The result: an implementation gap where neither Thailand nor Cambodia seems obliged to initiate verification, leaving commitments suspended pending future consultations.

When Silence Becomes Strategy

In this institutional void, respect for the ceasefire is reduced to the absence of gunfire. In other words, as long as there are no armed exchanges, any “preventive” expansion can be justified without literally violating the agreement.

This semantic shift has very concrete effects: armed peace. Civilians remain trapped in a legal grey zone.

Some testimonies from Chouk Chey — relayed by external outlets — report families still prevented from returning home, while Bangkok describes the same area as under “legal control of contested territory.” Two competing narratives exist without canceling each other out: one of occupation according to Phnom Penh, another of necessary security measures according to Bangkok.

Mechanisms to (Re)Activate

To break this stalemate, a return to the procedural spirit of the original text is needed. Two instruments already exist on paper:

  1. The Joint Boundary Commission, responsible for technical demarcation issues.

  2. The ASEAN Observer Team, meant to guarantee on-the-ground monitoring.

But these mechanisms need transparent, public mandates.

At minimum, analysis suggests:

  • A joint verification of civilian access to frontier villages.

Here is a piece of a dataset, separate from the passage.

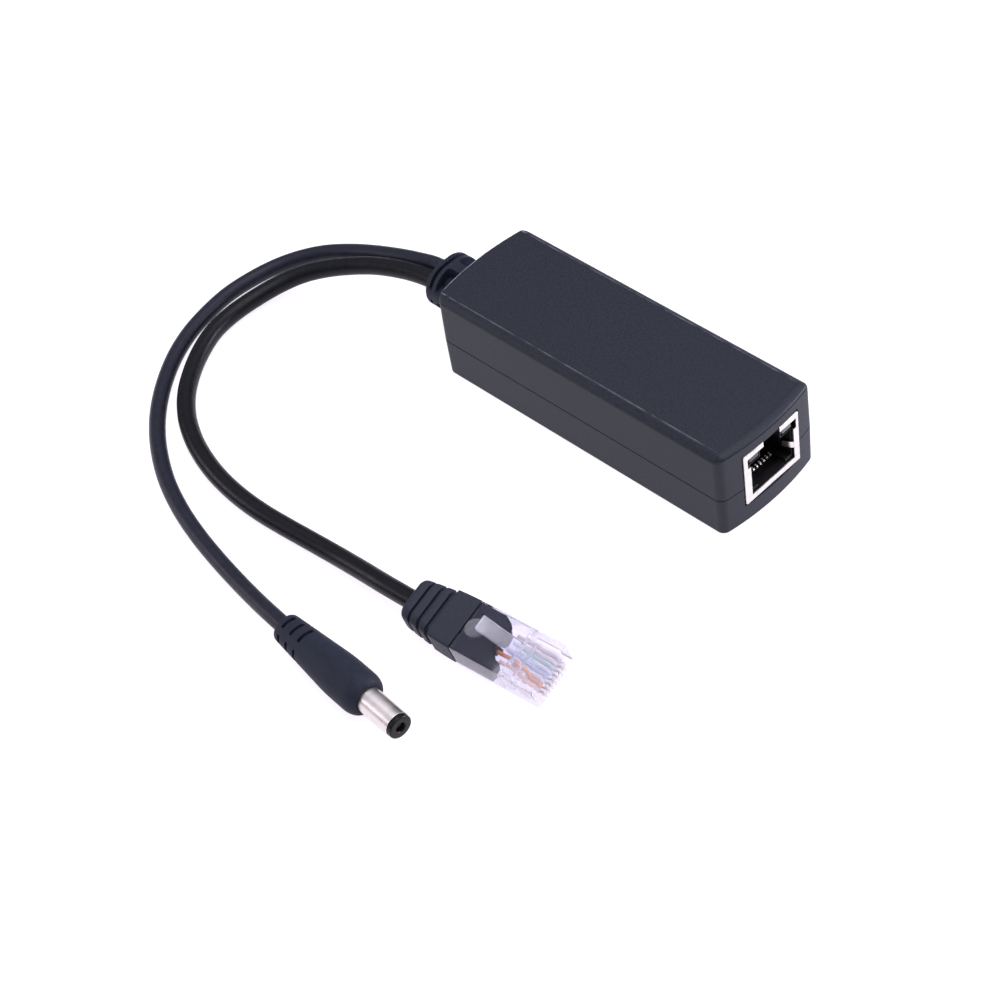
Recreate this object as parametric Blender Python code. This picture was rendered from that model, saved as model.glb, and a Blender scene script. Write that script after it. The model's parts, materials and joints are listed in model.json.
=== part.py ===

  • A published map of barriers and their relation to current administrative lines.

  • Creation of temporary access modalities for civilians without prejudging future demarcation.

A Conclusion in Suspension

As of 4 January 2026, no official timeline has been announced — either by the Joint Boundary Commission or the ASEAN observer team — for field operations in the so-called Ban Nong Chan–Chouk Chey zone. The ceasefire holds, but its implementation remains patchy.

In sum, available documents show that the dispute is not primarily one of sovereignty, but a problem of governance of the ceasefire itself.

The agreement has silenced the guns — but has not yet organized the resumption of civilian life in legally ambiguous zones. The real battlefield now may no longer be the front line: it may be transparency itself.